What you have to do: Provide the data again in its entirety, exactly as given.

+---+

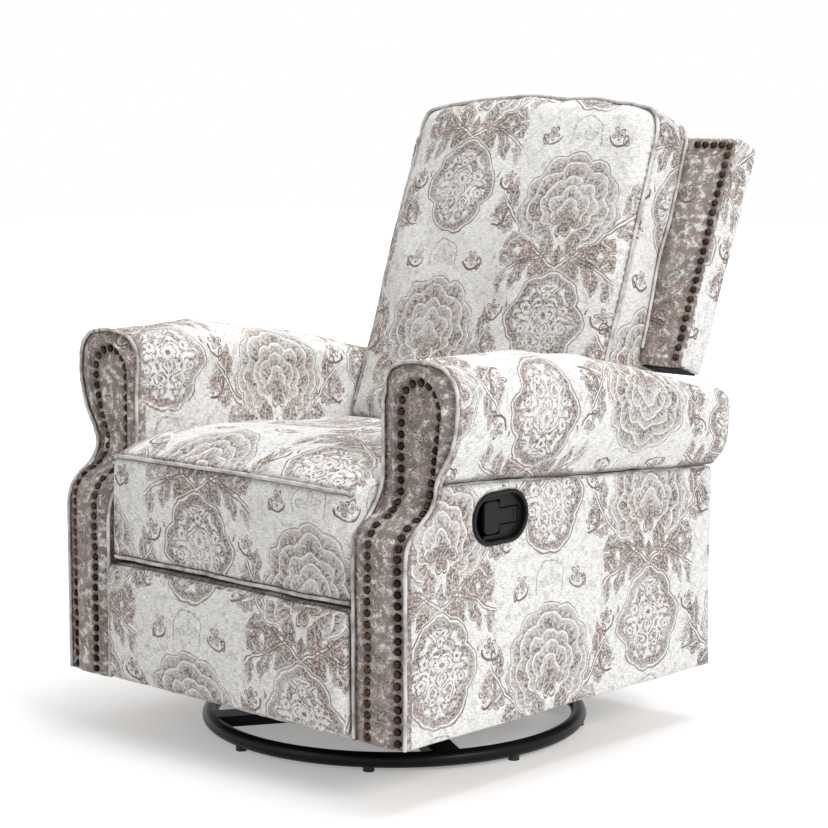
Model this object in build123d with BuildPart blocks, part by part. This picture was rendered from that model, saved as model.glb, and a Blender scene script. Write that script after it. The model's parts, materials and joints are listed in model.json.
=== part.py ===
"""Swivel glider recliner: rolled arms, reclining winged back, lazy-tongs footrest,
hanging glide links and a ring base. Millimetres, +Z up, -Y is the front, +X is the
sitter's left. The origin is on the floor, on the swivel axis."""

import os
from math import atan2, cos, degrees, hypot, pi, radians, sin, sqrt

from build123d import *

os.makedirs("parts", exist_ok=True)

# ---------------------------------------------------------------- ring base
ring_radius = 310.0  # to the tube's centre line
ring_tube_radius = 12.5
foot_radius = 9.0
foot_height = 5.5  # the tube's underside stands this far off the floor
foot_count = 8
foot_start_angle = -9.0
cross_bar_angle = -31.5  # a bar runs halfway between two feet
cross_bar_width = 45.0
cross_bar_thickness = 18.0
cross_bar_lift = 13.0  # its top stands this far over the ring's centre
foot_reach = 4.0  # the feet run this far up round the tube
ring_centre_height = foot_height + ring_tube_radius
cross_bar_top = ring_centre_height + cross_bar_lift

# ------------------------------------------------------------------ swivel
race_radius = 95.0
race_thickness = 6.0
race_bore_clearance = 0.05
thrust_ring_outer = 84.0
thrust_ring_inner = 58.0
thrust_ring_thickness = 5.0
swivel_gap = 0.3
bolt_radius = 8.0
bolt_head_radius = 14.0
bolt_head_height = 5.0
nut_height = 10.0
lower_race_top = cross_bar_top + race_thickness
upper_race_bottom = lower_race_top + thrust_ring_thickness + swivel_gap
upper_race_top = upper_race_bottom + race_thickness

# --------------------------------------------------- glide base and its links
glide_plate_thickness = 4.0
glide_plate_width = 230.0
post_plane = 196.0  # inner face of the upright side plates
post_thickness = 4.0
post_width = 30.0
glide_pivot_top = 228.0
glide_link_length = 118.0
glide_front_pivot = -110.0
glide_rear_pivot = 130.0
glide_link_width = 26.0
glide_link_thickness = 4.0
glide_sill_height = 38.0
tie_width = 34.0
lane_gap = 1.0
glide_plate_top = upper_race_top + glide_plate_thickness
glide_pivot_bottom = glide_pivot_top - glide_link_length
glide_link_plane = post_plane + post_thickness + lane_gap
hanger_plane = glide_link_plane + glide_link_thickness + lane_gap

# ---------------------------------------------------------------- pins
pin_radius = 5.0
running_clearance = 0.05
pin_root = 1.0  # a pin starts this deep in the plate that carries it
open_clearance = 0.5  # at the two pivots where the footrest tongs close
pivot_hole = pin_radius + running_clearance
open_hole = pin_radius + open_clearance

# ---------------------------------------------------------------- the body
body_half_width = 383.0
arm_inner_face = 279.0
body_bottom = 94.0
body_front = -387.0
body_rear = 373.0
facing_thickness = 22.0
roll_front = -322.0  # front of the rolled part of the arm
s_curve_low = 381.0  # the facing starts to lean back here
s_curve_high = 475.0  # and stands upright again here
seam_front_height = 479.0
seam_rear_height = 431.0
arm_edge_radius = 14.0
roll_rear = 371.0
roll_end_radius = 30.0
sill_thickness = 18.0
sill_inset = 6.0
recess_low = 4.0
recess_roll = 12.0
recess_margin = 9.0

# the roll's outline: across from the inner face or over the overhang, and up by shares
roll_shoulder = 0.64
roll_inner_bend = (9.0, 0.89)
roll_inner_top = (34.0, 0.975)
roll_crown = 72.0
roll_outer_top = (0.35, 0.965)
roll_outer_bend = (0.90, 0.82)
roll_outermost = 0.66
roll_under_bend = (0.82, 0.36)
roll_under_end = (0.16, 0.09)
roll_front_top = 659.0
roll_front_outer = 425.0
roll_rear_top = 566.0
roll_outer_rear = 423.0
roll_trim = 5.0
face_overrun = 1.0  # cutters pass the faces they cut by this much

# nails
nail_radius = 5.2
nail_height = 2.4
nail_pitch = 18.0
nail_sides = 6
nail_taper = 32.0
nail_curve_lift = 0.35  # a flat-backed nail on the curved part
nail_inner_row = arm_inner_face + 32.0
nail_outer_row = body_half_width - 13.0
nail_roll_row = body_half_width + 5.0
nail_start_height = body_bottom + 11.0
nail_straight_top = 590.0
nail_loop_top = 628.0
nail_neck_height = 485.0
nail_neck_bow = 9.0  # the row bows out this far as it narrows
nail_neck_rise = 45.0
nail_neck_drop = 15.0

# rails between the arms
rail_thickness = 25.0
rail_height = 40.0
rail_bottom = glide_pivot_bottom + 14.0
front_rail_place = -40.0
rear_rail_place = 275.0
rear_panel_thickness = 23.0
rear_panel_round = 7.0
rear_panel_top = 370.0
panel_clearance = 0.3

# hanger rails carry the lower glide pivots
hanger_thickness = 4.0
hanger_height = 28.0
hanger_flange = 26.0
hanger_front = -128.0

# handle let into the left arm
handle_centre_y = -173.0
handle_centre_z = 415.0
handle_length = 118.0
handle_height = 73.0
handle_depth = 27.0
handle_wall = 2.5
handle_rim = 5.0
handle_rim_stand = 3.0
paddle_pivot_y = -134.0
paddle_pivot_depth = 9.0
paddle_thickness = 7.0
paddle_corner = 8.0
paddle_heel = 18.0
paddle_heel_shift = 4.0
hinge_pin_radius = 2.0
handle_rim_taper = 25.0
paddle_hub_radius = 6.0
paddle_blade_length = 34.0
paddle_blade_height = 50.0
paddle_stem_height = 24.0
finger_gap = 27.0
paddle_pivot_x = body_half_width - paddle_pivot_depth
cable_radius = 2.5
cable_bore_clearance = 0.3

# ------------------------------------------------------------- link lanes
link_thickness = 4.0
mech_plate_plane = arm_inner_face - 3.5
carrier_plane = mech_plate_plane - lane_gap - link_thickness
seat_rail_plane = carrier_plane - lane_gap - link_thickness
drive_plane = seat_rail_plane - lane_gap - link_thickness
long_plane = drive_plane - lane_gap - link_thickness
front_plane = long_plane - lane_gap - link_thickness
short_plane = front_plane - lane_gap - link_thickness

# ------------------------------------------------------------------ footrest
tong_angle = 30.0  # the long links keep this rise the whole way
drive_stowed_angle = 232.0
drive_pivot = (-182.0, 243.0)  # (y, z) on the seat rail
drive_length = 168.0
pivot_spacing = 105.0
long_length = 292.0
front_overhang = 72.0
link_width = 21.0
plate_margin = 26.0
plate_bottom = 165.0
plate_top = 235.0
plate_corner = 12.0
bracket_tab = 10.0
bracket_flange_thickness = 3.0
footrest_pad_round = 3.0
footrest_pad_bulge = 2.0
footrest_pad_draw = 4.0
torque_tube_radius = 10.0
torque_tube_wall = 2.0
footrest_half_width = 276.0
footrest_bottom = 98.0
footrest_top = 289.0
footrest_board_rear = -343.0
footrest_board_thickness = 12.0
footrest_board_inset = 6.0
footrest_pad_edge = 38.0
footrest_pad_crown = 48.0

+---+

Task solution:
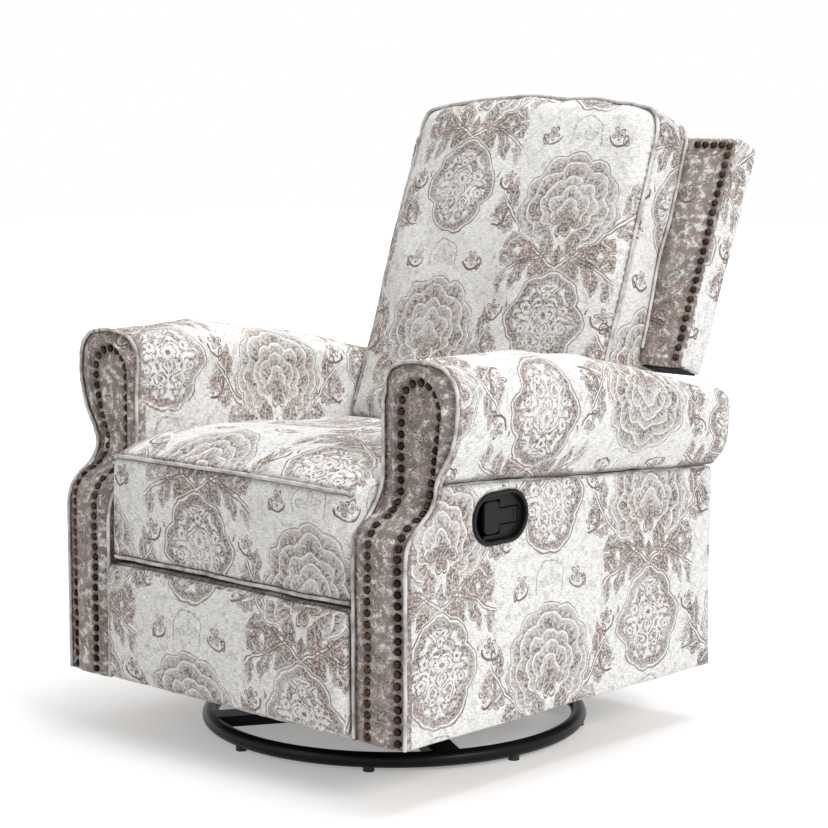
Model this object in build123d with BuildPart blocks, part by part. This picture was rendered from that model, saved as model.glb, and a Blender scene script. Write that script after it. The model's parts, materials and joints are listed in model.json.
=== part.py ===
"""Swivel glider recliner: rolled arms, reclining winged back, lazy-tongs footrest,
hanging glide links and a ring base. Millimetres, +Z up, -Y is the front, +X is the
sitter's left. The origin is on the floor, on the swivel axis."""

import os
from math import atan2, cos, degrees, hypot, pi, radians, sin, sqrt

from build123d import *

os.makedirs("parts", exist_ok=True)

# ---------------------------------------------------------------- ring base
ring_radius = 310.0  # to the tube's centre line
ring_tube_radius = 12.5
foot_radius = 9.0
foot_height = 5.5  # the tube's underside stands this far off the floor
foot_count = 8
foot_start_angle = -9.0
cross_bar_angle = -31.5  # a bar runs halfway between two feet
cross_bar_width = 45.0
cross_bar_thickness = 18.0
cross_bar_lift = 13.0  # its top stands this far over the ring's centre
foot_reach = 4.0  # the feet run this far up round the tube
ring_centre_height = foot_height + ring_tube_radius
cross_bar_top = ring_centre_height + cross_bar_lift

# ------------------------------------------------------------------ swivel
race_radius = 95.0
race_thickness = 6.0
race_bore_clearance = 0.05
thrust_ring_outer = 84.0
thrust_ring_inner = 58.0
thrust_ring_thickness = 5.0
swivel_gap = 0.3
bolt_radius = 8.0
bolt_head_radius = 14.0
bolt_head_height = 5.0
nut_height = 10.0
lower_race_top = cross_bar_top + race_thickness
upper_race_bottom = lower_race_top + thrust_ring_thickness + swivel_gap
upper_race_top = upper_race_bottom + race_thickness

# --------------------------------------------------- glide base and its links
glide_plate_thickness = 4.0
glide_plate_width = 230.0
post_plane = 196.0  # inner face of the upright side plates
post_thickness = 4.0
post_width = 30.0
glide_pivot_top = 228.0
glide_link_length = 118.0
glide_front_pivot = -110.0
glide_rear_pivot = 130.0
glide_link_width = 26.0
glide_link_thickness = 4.0
glide_sill_height = 38.0
tie_width = 34.0
lane_gap = 1.0
glide_plate_top = upper_race_top + glide_plate_thickness
glide_pivot_bottom = glide_pivot_top - glide_link_length
glide_link_plane = post_plane + post_thickness + lane_gap
hanger_plane = glide_link_plane + glide_link_thickness + lane_gap

# ---------------------------------------------------------------- pins
pin_radius = 5.0
running_clearance = 0.05
pin_root = 1.0  # a pin starts this deep in the plate that carries it
open_clearance = 0.5  # at the two pivots where the footrest tongs close
pivot_hole = pin_radius + running_clearance
open_hole = pin_radius + open_clearance

# ---------------------------------------------------------------- the body
body_half_width = 383.0
arm_inner_face = 279.0
body_bottom = 94.0
body_front = -387.0
body_rear = 373.0
facing_thickness = 22.0
roll_front = -322.0  # front of the rolled part of the arm
s_curve_low = 381.0  # the facing starts to lean back here
s_curve_high = 475.0  # and stands upright again here
seam_front_height = 479.0
seam_rear_height = 431.0
arm_edge_radius = 14.0
roll_rear = 371.0
roll_end_radius = 30.0
sill_thickness = 18.0
sill_inset = 6.0
recess_low = 4.0
recess_roll = 12.0
recess_margin = 9.0

# the roll's outline: across from the inner face or over the overhang, and up by shares
roll_shoulder = 0.64
roll_inner_bend = (9.0, 0.89)
roll_inner_top = (34.0, 0.975)
roll_crown = 72.0
roll_outer_top = (0.35, 0.965)
roll_outer_bend = (0.90, 0.82)
roll_outermost = 0.66
roll_under_bend = (0.82, 0.36)
roll_under_end = (0.16, 0.09)
roll_front_top = 659.0
roll_front_outer = 425.0
roll_rear_top = 566.0
roll_outer_rear = 423.0
roll_trim = 5.0
face_overrun = 1.0  # cutters pass the faces they cut by this much

# nails
nail_radius = 5.2
nail_height = 2.4
nail_pitch = 18.0
nail_sides = 6
nail_taper = 32.0
nail_curve_lift = 0.35  # a flat-backed nail on the curved part
nail_inner_row = arm_inner_face + 32.0
nail_outer_row = body_half_width - 13.0
nail_roll_row = body_half_width + 5.0
nail_start_height = body_bottom + 11.0
nail_straight_top = 590.0
nail_loop_top = 628.0
nail_neck_height = 485.0
nail_neck_bow = 9.0  # the row bows out this far as it narrows
nail_neck_rise = 45.0
nail_neck_drop = 15.0

# rails between the arms
rail_thickness = 25.0
rail_height = 40.0
rail_bottom = glide_pivot_bottom + 14.0
front_rail_place = -40.0
rear_rail_place = 275.0
rear_panel_thickness = 23.0
rear_panel_round = 7.0
rear_panel_top = 370.0
panel_clearance = 0.3

# hanger rails carry the lower glide pivots
hanger_thickness = 4.0
hanger_height = 28.0
hanger_flange = 26.0
hanger_front = -128.0

# handle let into the left arm
handle_centre_y = -173.0
handle_centre_z = 415.0
handle_length = 118.0
handle_height = 73.0
handle_depth = 27.0
handle_wall = 2.5
handle_rim = 5.0
handle_rim_stand = 3.0
paddle_pivot_y = -134.0
paddle_pivot_depth = 9.0
paddle_thickness = 7.0
paddle_corner = 8.0
paddle_heel = 18.0
paddle_heel_shift = 4.0
hinge_pin_radius = 2.0
handle_rim_taper = 25.0
paddle_hub_radius = 6.0
paddle_blade_length = 34.0
paddle_blade_height = 50.0
paddle_stem_height = 24.0
finger_gap = 27.0
paddle_pivot_x = body_half_width - paddle_pivot_depth
cable_radius = 2.5
cable_bore_clearance = 0.3

# ------------------------------------------------------------- link lanes
link_thickness = 4.0
mech_plate_plane = arm_inner_face - 3.5
carrier_plane = mech_plate_plane - lane_gap - link_thickness
seat_rail_plane = carrier_plane - lane_gap - link_thickness
drive_plane = seat_rail_plane - lane_gap - link_thickness
long_plane = drive_plane - lane_gap - link_thickness
front_plane = long_plane - lane_gap - link_thickness
short_plane = front_plane - lane_gap - link_thickness

# ------------------------------------------------------------------ footrest
tong_angle = 30.0  # the long links keep this rise the whole way
drive_stowed_angle = 232.0
drive_pivot = (-182.0, 243.0)  # (y, z) on the seat rail
drive_length = 168.0
pivot_spacing = 105.0
long_length = 292.0
front_overhang = 72.0
link_width = 21.0
plate_margin = 26.0
plate_bottom = 165.0
plate_top = 235.0
plate_corner = 12.0
bracket_tab = 10.0
bracket_flange_thickness = 3.0
footrest_pad_round = 3.0
footrest_pad_bulge = 2.0
footrest_pad_draw = 4.0
torque_tube_radius = 10.0
torque_tube_wall = 2.0
footrest_half_width = 276.0
footrest_bottom = 98.0
footrest_top = 289.0
footrest_board_rear = -343.0
footrest_board_thickness = 12.0
footrest_board_inset = 6.0
footrest_pad_edge = 38.0
footrest_pad_crown = 48.0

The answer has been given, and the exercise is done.